Print all the records exactly, please.

Exercise inputs |

☆ ☆ ☆ ☆ ☆ ☆ ☆

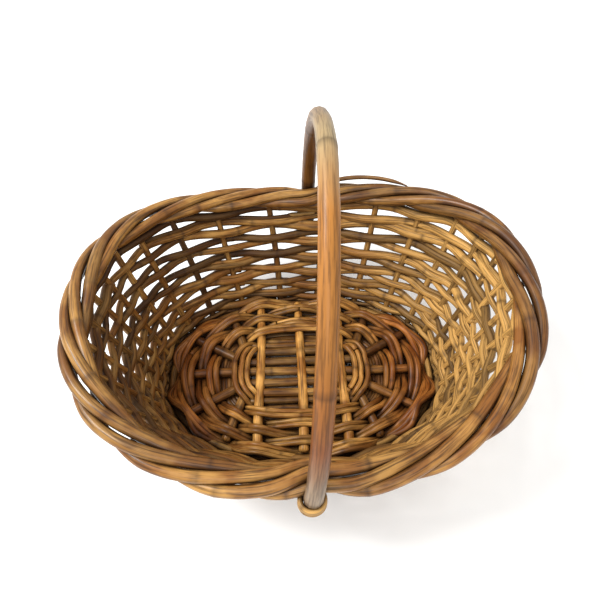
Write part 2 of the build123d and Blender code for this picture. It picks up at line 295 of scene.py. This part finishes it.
def willow(name, pale, amber, dark, darkness, gloss, varnish=0.15, streaky=0.7, pooling_and_shade=(0.86, 0.28),
           across=None, along=None):
    """Stained and varnished willow: streaks along the grain, dark knots, pools of stain in the gaps, and
    painted shade that darkens the gaps and creases.

    pooling_and_shade is how open to the light a spot is where the pools of stain and the painted shade
    start, and where they are darkest, across is (from x, to x, colour, both ways, mode) for a change along
    the basket, and along is a list of (share of the rod, colour)."""
    finish = bpy.data.materials.get(name)
    if finish:
        return finish
    finish = bpy.data.materials.new(name)
    finish.use_nodes = True
    tree = finish.node_tree
    shader = tree.nodes["Principled BSDF"]

    def node(kind, **settings):
        made = tree.nodes.new(kind)
        for key, value in settings.items():
            setattr(made, key, value)
        return made

    def link(source, target):
        tree.links.new(source, target)

    def streaks(scale, detail, stretch):
        mapping = node("ShaderNodeMapping")
        mapping.inputs["Scale"].default_value = (stretch, 1, 1)
        link(grain.outputs["Vector"], mapping.inputs["Vector"])
        texture = node("ShaderNodeTexNoise")
        texture.inputs["Scale"].default_value = scale
        texture.inputs["Detail"].default_value = detail
        texture.inputs["Roughness"].default_value = 0.6
        link(mapping.outputs["Vector"], texture.inputs["Vector"])
        return texture.outputs["Fac"]

    def ramp(source, low, high):
        made = node("ShaderNodeMapRange", clamp=True)
        made.inputs["From Min"].default_value = low
        made.inputs["From Max"].default_value = high
        link(source, made.inputs["Value"])
        return made.outputs["Result"]

    def blend(amount, first, second, mode="MIX"):
        made = node("ShaderNodeMix", data_type="RGBA", blend_type=mode)
        link(amount, made.inputs["Factor"])
        for socket, value in ((made.inputs["A"], first), (made.inputs["B"], second)):
            if isinstance(value, bpy.types.NodeSocket):
                link(value, socket)
            else:
                socket.default_value = (*value, 1)
        return made.outputs["Result"]

    def times(first, second):
        made = node("ShaderNodeMath", operation="MULTIPLY")
        for socket, value in zip(made.inputs, (first, second)):
            if isinstance(value, bpy.types.NodeSocket):
                link(value, socket)
            else:
                socket.default_value = value
        return made.outputs["Value"]

    grain = node("ShaderNodeAttribute", attribute_name="grain")
    look = node("ShaderNodeAttribute", attribute_name="rod_look")
    split = node("ShaderNodeSeparateXYZ")
    link(look.outputs["Vector"], split.inputs["Vector"])
    tone, knot = split.outputs["X"], split.outputs["Y"]

    fine = streaks(900, 4, 0.035)
    blotch = streaks(45, 3, 0.5)
    stain = blend(ramp(blotch, 0.42, 0.62), amber, pale)
    if along:
        colours_along = node("ShaderNodeValToRGB")
        stops = colours_along.color_ramp.elements
        while len(stops) < len(along):
            stops.new(0.5)
        for stop, (share, tint) in zip(stops, along):
            stop.position = share
            stop.color = (*tint, 1)
        link(split.outputs["Z"], colours_along.inputs["Fac"])
        stain = blend(times(ramp(blotch, 0.30, 0.70), 0.35), colours_along.outputs["Color"], amber)
    if across:
        start, end, tint, both_ways, mode = across
        where = node("ShaderNodeTexCoord")
        sides = node("ShaderNodeSeparateXYZ")
        link(where.outputs["Object"], sides.inputs["Vector"])
        reach = sides.outputs["X"]
        if both_ways:
            size = node("ShaderNodeMath", operation="ABSOLUTE")
            link(reach, size.inputs[0])
            reach = size.outputs["Value"]
        stain = blend(ramp(reach, start, end), stain, tint, mode)
    stain = blend(times(ramp(fine, 0.46, 0.62), streaky), stain, dark)
    stain = blend(times(ramp(tone, 0.35, 1.0), darkness), stain, dark)
    stain = blend(times(knot, 0.6), stain, dark)
    # Painted shade: ambient occlusion darkens gaps, creases and the deep base towards the dark colour, for
    # shade as well as pools of stain.
    gaps = node("ShaderNodeAmbientOcclusion", samples=8)
    gaps.inputs["Distance"].default_value = 0.02
    pooled_and_shaded = ramp(gaps.outputs["AO"], *pooling_and_shade)
    stain = blend(times(pooled_and_shaded, 0.92), stain, dark)
    link(stain, shader.inputs["Base Color"])

    rough = node("ShaderNodeMapRange")
    rough.inputs["To Min"].default_value = gloss
    rough.inputs["To Max"].default_value = gloss + 0.25
    link(fine, rough.inputs["Value"])
    link(rough.outputs["Result"], shader.inputs["Roughness"])
    bump = node("ShaderNodeBump")
    bump.inputs["Strength"].default_value = 0.35
    bump.inputs["Distance"].default_value = 0.0004
    link(fine, bump.inputs["Height"])
    link(bump.outputs["Normal"], shader.inputs["Normal"])
    shader.inputs["Specular IOR Level"].default_value = 0.2
    shader.inputs["Coat Weight"].default_value = varnish
    shader.inputs["Coat Roughness"].default_value = 0.25
    return finish


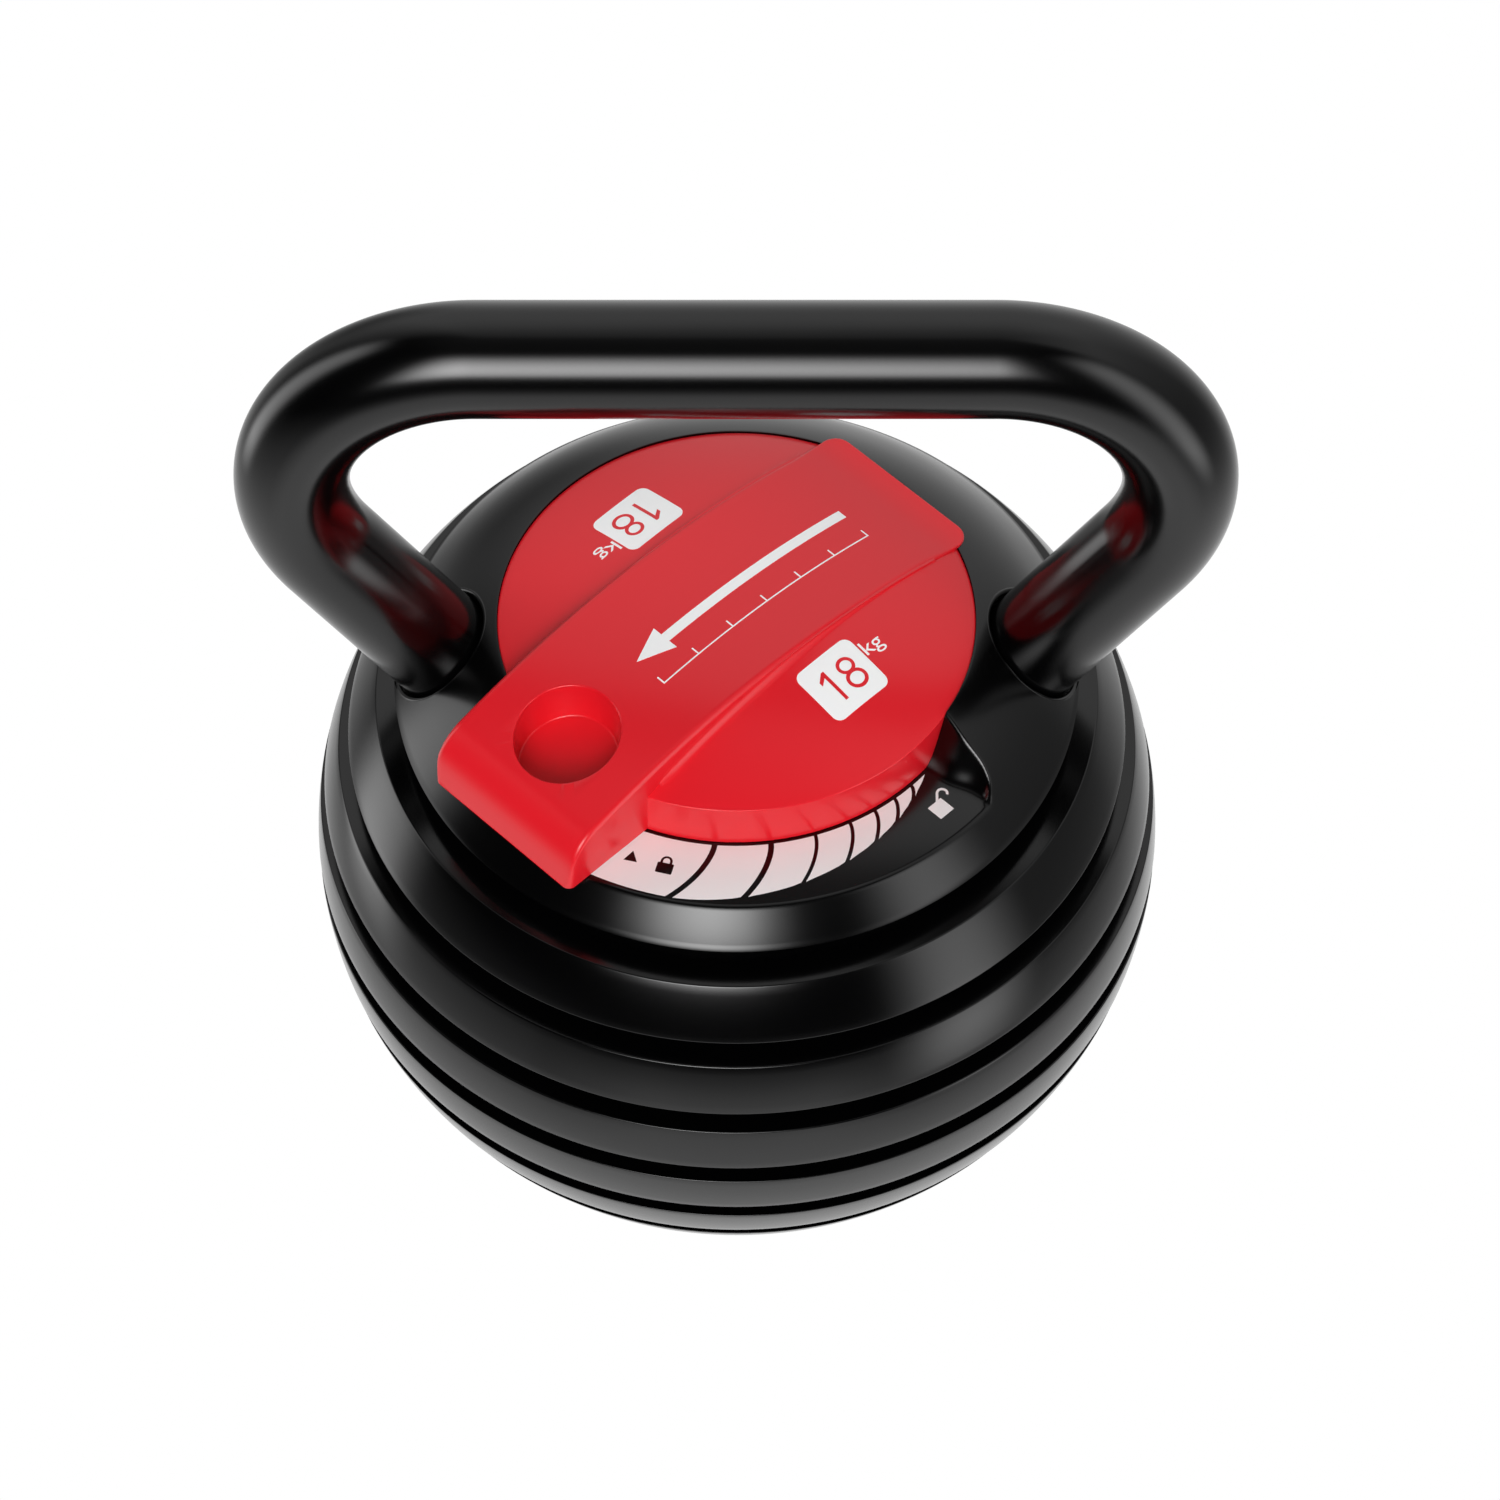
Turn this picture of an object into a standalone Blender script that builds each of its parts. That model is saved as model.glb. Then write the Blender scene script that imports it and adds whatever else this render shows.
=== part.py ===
"""Adjustable kettlebell: a handle unit locked onto six stacked weight plates.

Dimensions are millimetres in this file and become metres as the meshes are made.
The origin is the centre of the base on the floor, +Z is up and the grip runs along X.
Azimuths are degrees from the front (-Y), positive towards +X.
"""
from math import cos, pi, radians, sin, sqrt, tan

import bmesh
import bpy
from mathutils import Matrix, Vector

MM = 0.001
GAP = 0.3                       # space between pieces that touch
PAST = 5.0                      # how far a cutter runs past the faces it cuts

# Ball and stack of plates
BALL_R = 110.2                  # reach of the ball's surface from its centre
BALL_SLIM = 2.4                 # how much less that reach is at the cap's lower edge
BALL_Z = 63.5
SLIM_FROM = -20.2               # height above the ball's centre where the reach is full
PLATES = 6
PITCH = 20.9
FACE_H = 15.0                   # height of a plate's outer face
PLATE_BEVEL = 1.2
PLATE_SIDES = 32                # segments round a plate
RIM_W = 17.0
WEB_T = 4.0
HUB_R = 36.0
NECK_W = 6.0                    # ring on a plate that carries the rim above it
GROOVE = 11.0                   # depth of the gap between two rims
FOOT_H = 1.5                    # how far the rubber ring stands out of the lowest plate
CAP_Z = FOOT_H + PLATES * PITCH

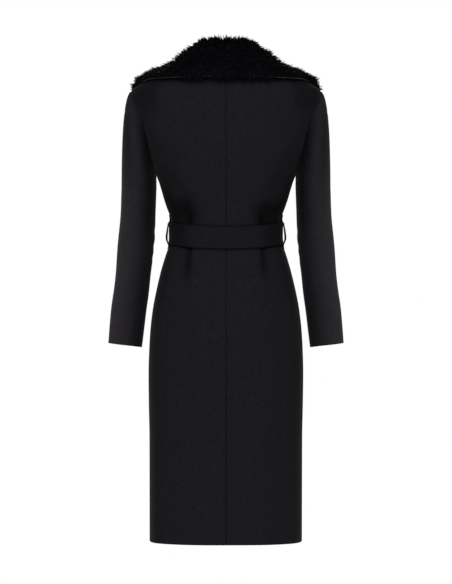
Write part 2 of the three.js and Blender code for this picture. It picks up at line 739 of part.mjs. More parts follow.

☆ ☆ ☆ ☆ ☆ ☆ ☆

The completed task |
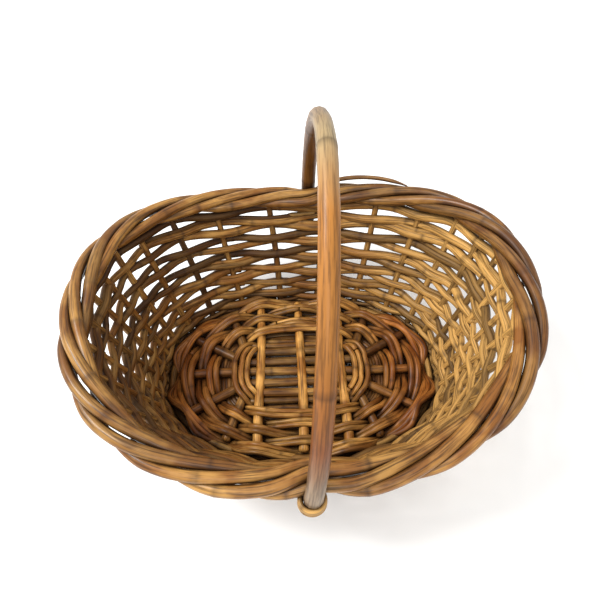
Write part 2 of the build123d and Blender code for this picture. It picks up at line 295 of scene.py. This part finishes it.
def willow(name, pale, amber, dark, darkness, gloss, varnish=0.15, streaky=0.7, pooling_and_shade=(0.86, 0.28),
           across=None, along=None):
    """Stained and varnished willow: streaks along the grain, dark knots, pools of stain in the gaps, and
    painted shade that darkens the gaps and creases.

    pooling_and_shade is how open to the light a spot is where the pools of stain and the painted shade
    start, and where they are darkest, across is (from x, to x, colour, both ways, mode) for a change along
    the basket, and along is a list of (share of the rod, colour)."""
    finish = bpy.data.materials.get(name)
    if finish:
        return finish
    finish = bpy.data.materials.new(name)
    finish.use_nodes = True
    tree = finish.node_tree
    shader = tree.nodes["Principled BSDF"]

    def node(kind, **settings):
        made = tree.nodes.new(kind)
        for key, value in settings.items():
            setattr(made, key, value)
        return made

    def link(source, target):
        tree.links.new(source, target)

    def streaks(scale, detail, stretch):
        mapping = node("ShaderNodeMapping")
        mapping.inputs["Scale"].default_value = (stretch, 1, 1)
        link(grain.outputs["Vector"], mapping.inputs["Vector"])
        texture = node("ShaderNodeTexNoise")
        texture.inputs["Scale"].default_value = scale
        texture.inputs["Detail"].default_value = detail
        texture.inputs["Roughness"].default_value = 0.6
        link(mapping.outputs["Vector"], texture.inputs["Vector"])
        return texture.outputs["Fac"]

    def ramp(source, low, high):
        made = node("ShaderNodeMapRange", clamp=True)
        made.inputs["From Min"].default_value = low
        made.inputs["From Max"].default_value = high
        link(source, made.inputs["Value"])
        return made.outputs["Result"]

    def blend(amount, first, second, mode="MIX"):
        made = node("ShaderNodeMix", data_type="RGBA", blend_type=mode)
        link(amount, made.inputs["Factor"])
        for socket, value in ((made.inputs["A"], first), (made.inputs["B"], second)):
            if isinstance(value, bpy.types.NodeSocket):
                link(value, socket)
            else:
                socket.default_value = (*value, 1)
        return made.outputs["Result"]

    def times(first, second):
        made = node("ShaderNodeMath", operation="MULTIPLY")
        for socket, value in zip(made.inputs, (first, second)):
            if isinstance(value, bpy.types.NodeSocket):
                link(value, socket)
            else:
                socket.default_value = value
        return made.outputs["Value"]

    grain = node("ShaderNodeAttribute", attribute_name="grain")
    look = node("ShaderNodeAttribute", attribute_name="rod_look")
    split = node("ShaderNodeSeparateXYZ")
    link(look.outputs["Vector"], split.inputs["Vector"])
    tone, knot = split.outputs["X"], split.outputs["Y"]

    fine = streaks(900, 4, 0.035)
    blotch = streaks(45, 3, 0.5)
    stain = blend(ramp(blotch, 0.42, 0.62), amber, pale)
    if along:
        colours_along = node("ShaderNodeValToRGB")
        stops = colours_along.color_ramp.elements
        while len(stops) < len(along):
            stops.new(0.5)
        for stop, (share, tint) in zip(stops, along):
            stop.position = share
            stop.color = (*tint, 1)
        link(split.outputs["Z"], colours_along.inputs["Fac"])
        stain = blend(times(ramp(blotch, 0.30, 0.70), 0.35), colours_along.outputs["Color"], amber)
    if across:
        start, end, tint, both_ways, mode = across
        where = node("ShaderNodeTexCoord")
        sides = node("ShaderNodeSeparateXYZ")
        link(where.outputs["Object"], sides.inputs["Vector"])
        reach = sides.outputs["X"]
        if both_ways:
            size = node("ShaderNodeMath", operation="ABSOLUTE")
            link(reach, size.inputs[0])
            reach = size.outputs["Value"]
        stain = blend(ramp(reach, start, end), stain, tint, mode)
    stain = blend(times(ramp(fine, 0.46, 0.62), streaky), stain, dark)
    stain = blend(times(ramp(tone, 0.35, 1.0), darkness), stain, dark)
    stain = blend(times(knot, 0.6), stain, dark)
    # Painted shade: ambient occlusion darkens gaps, creases and the deep base towards the dark colour, for
    # shade as well as pools of stain.
    gaps = node("ShaderNodeAmbientOcclusion", samples=8)
    gaps.inputs["Distance"].default_value = 0.02
    pooled_and_shaded = ramp(gaps.outputs["AO"], *pooling_and_shade)
    stain = blend(times(pooled_and_shaded, 0.92), stain, dark)
    link(stain, shader.inputs["Base Color"])

    rough = node("ShaderNodeMapRange")
    rough.inputs["To Min"].default_value = gloss
    rough.inputs["To Max"].default_value = gloss + 0.25
    link(fine, rough.inputs["Value"])
    link(rough.outputs["Result"], shader.inputs["Roughness"])
    bump = node("ShaderNodeBump")
    bump.inputs["Strength"].default_value = 0.35
    bump.inputs["Distance"].default_value = 0.0004
    link(fine, bump.inputs["Height"])
    link(bump.outputs["Normal"], shader.inputs["Normal"])
    shader.inputs["Specular IOR Level"].default_value = 0.2
    shader.inputs["Coat Weight"].default_value = varnish
    shader.inputs["Coat Roughness"].default_value = 0.25
    return finish


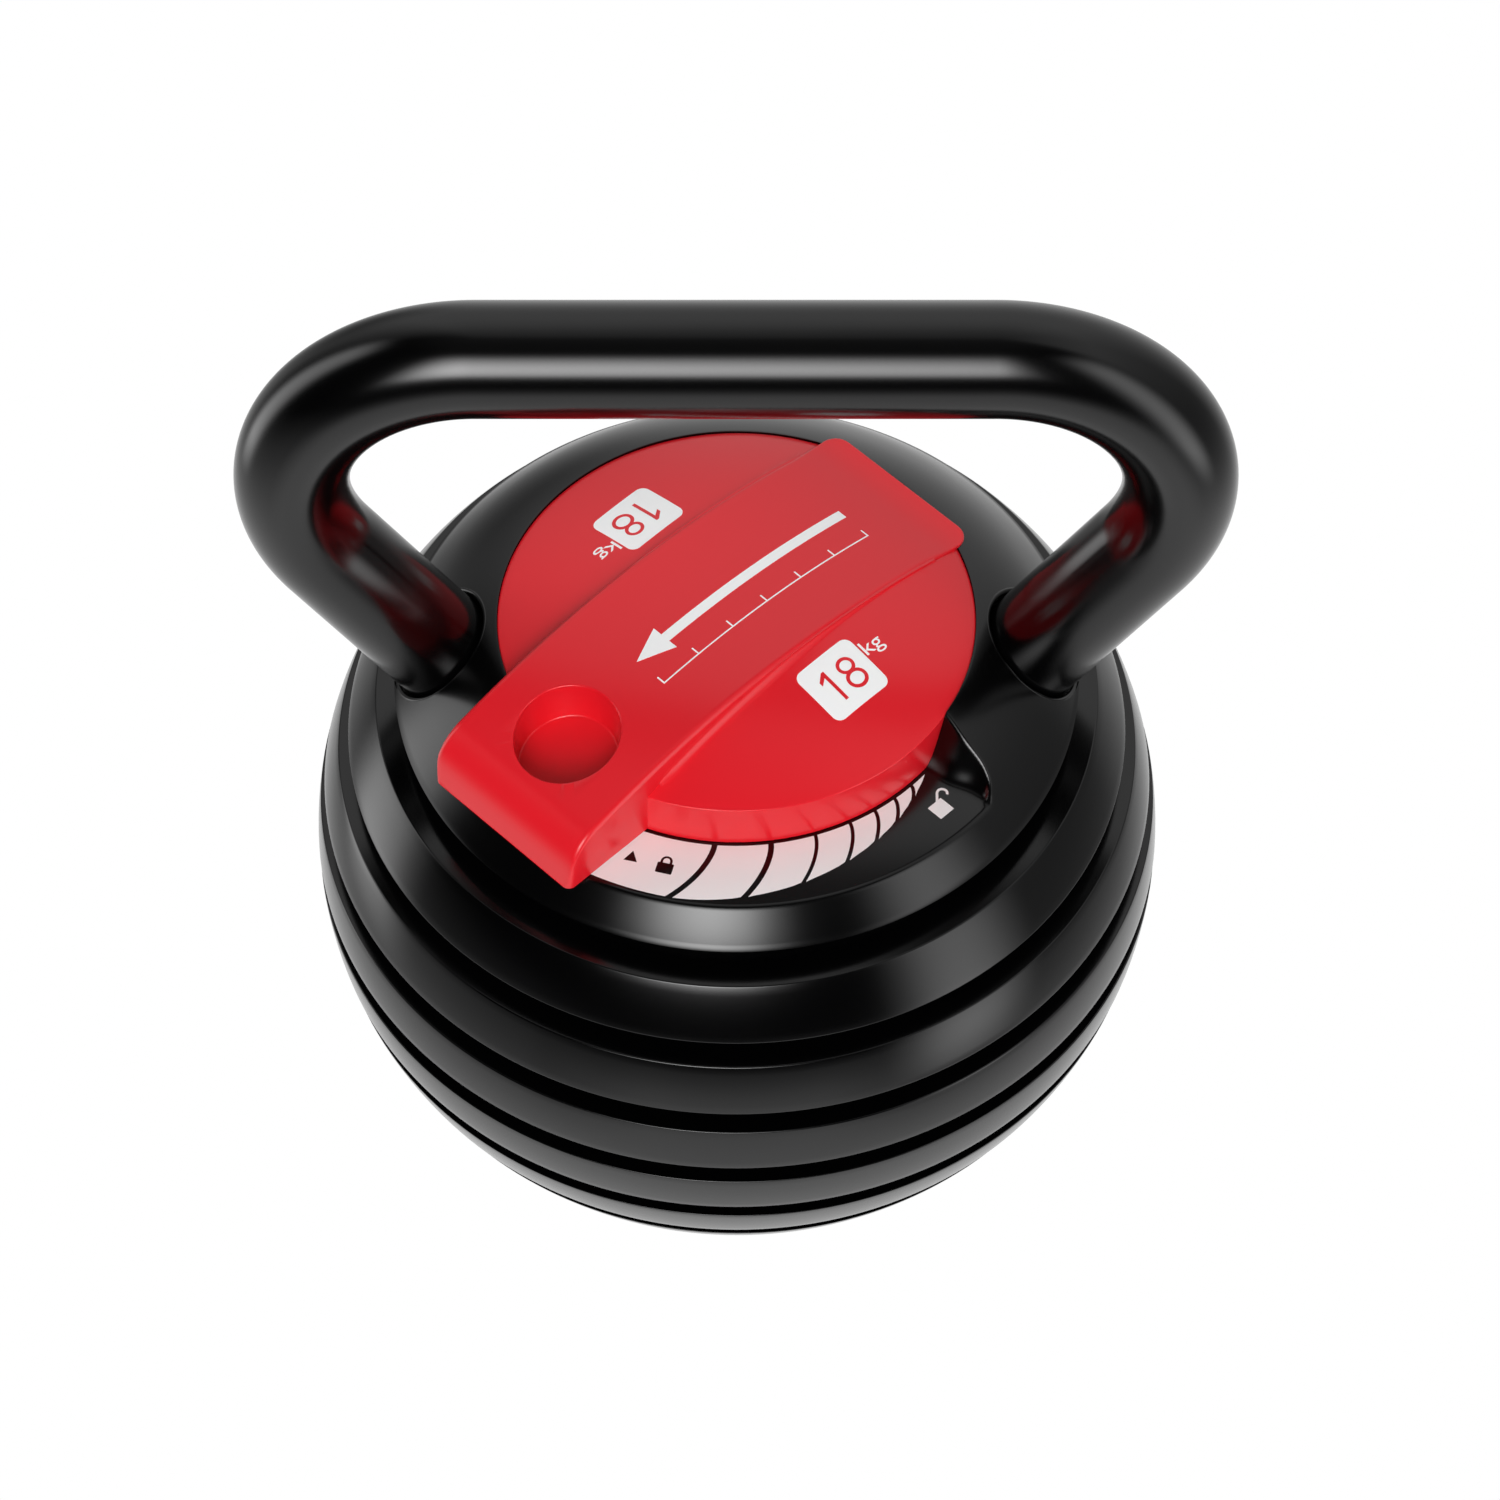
Turn this picture of an object into a standalone Blender script that builds each of its parts. That model is saved as model.glb. Then write the Blender scene script that imports it and adds whatever else this render shows.
=== part.py ===
"""Adjustable kettlebell: a handle unit locked onto six stacked weight plates.

Dimensions are millimetres in this file and become metres as the meshes are made.
The origin is the centre of the base on the floor, +Z is up and the grip runs along X.
Azimuths are degrees from the front (-Y), positive towards +X.
"""
from math import cos, pi, radians, sin, sqrt, tan

import bmesh
import bpy
from mathutils import Matrix, Vector

MM = 0.001
GAP = 0.3                       # space between pieces that touch
PAST = 5.0                      # how far a cutter runs past the faces it cuts

# Ball and stack of plates
BALL_R = 110.2                  # reach of the ball's surface from its centre
BALL_SLIM = 2.4                 # how much less that reach is at the cap's lower edge
BALL_Z = 63.5
SLIM_FROM = -20.2               # height above the ball's centre where the reach is full
PLATES = 6
PITCH = 20.9
FACE_H = 15.0                   # height of a plate's outer face
PLATE_BEVEL = 1.2
PLATE_SIDES = 32                # segments round a plate
RIM_W = 17.0
WEB_T = 4.0
HUB_R = 36.0
NECK_W = 6.0                    # ring on a plate that carries the rim above it
GROOVE = 11.0                   # depth of the gap between two rims
FOOT_H = 1.5                    # how far the rubber ring stands out of the lowest plate
CAP_Z = FOOT_H + PLATES * PITCH

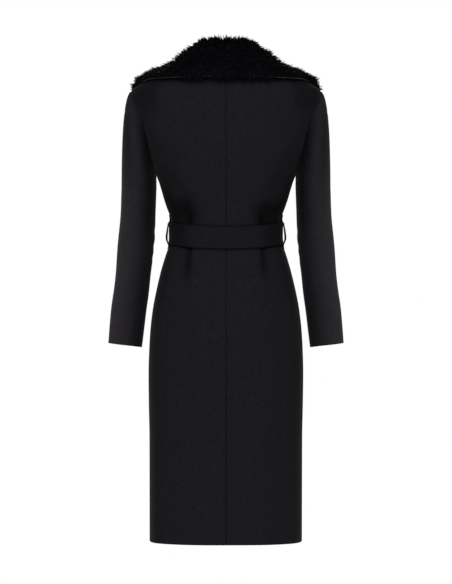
Write part 2 of the three.js and Blender code for this picture. It picks up at line 739 of part.mjs. More parts follow.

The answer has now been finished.